Well, yea I see that. But in those cases there's still other stuff about the class like lightsabres and whatnot to keep it interesting. I wonder how it would remain interesting in a medieval fantasy setting. For instance, when Lord of the Rings Online first came out, they adhered to cannon as far as practitioners of magic were concerned. I read an article somewhere a few years later that they had to change that because the magic like classes they created just weren't interesting to play. But, I don't know how much truth there is to the article.

 

 

Replace the lightsaber with glowing sword. Star Wars is actually medieval setting, Magus using glowing sword, it just that they make it futuristic. The opening did say "long time ago, in the galaxy far-far away". In LotR Gandalf is Jedi-like, see how he fighting with Saruman, force push and telekinetic always.

 

The turth is, that is real magic, either you believe in magic or not, that is how real magic look like. And if want more realistic magic, mostly are not good, magic itself is evil in real life, most things related to magic are evil.
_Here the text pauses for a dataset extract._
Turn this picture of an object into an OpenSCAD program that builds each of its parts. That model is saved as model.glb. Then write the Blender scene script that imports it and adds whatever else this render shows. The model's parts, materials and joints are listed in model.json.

Miracle is another thing, miracle is a gift from God, if you believe such thing. But in games miracles always fall into magic shoes.

 

I prefer to play as a miraculous character, a Paladin type, use miracle as back up, sword as main weapon. I don't really like playing a Priest/Cleric because miracles in game usually against specific race and buff only, there is no point playing as Priest/Cleric, better play as Paladin isn't it?

 

In Dragon Age, i dislike Primal Mage, i don't like offensive magic, so in DA:O i like Arcane Warrior who use magic as buff and hand weapon as main weapon. Sadly they remove it in DA2, but still in DA2 i can play as non-offensive Mage, Spirit Healer and Force Mage.

 

Actually i like Anti-Magic, i can make an Anti-Magic character in DA:O, Dark Souls, Oblivion and Skyrim. I actually liked Anti-Magic since i play Warcraft 3 and DotA. I like Anti-Magic spell or miracle or talents or whatever want to call it.

 

So in short, i like Jedi-like type with miracle and Anti-Magic, for me this kind of class/chraracter is the most fun to play, or at least for me to fantasize.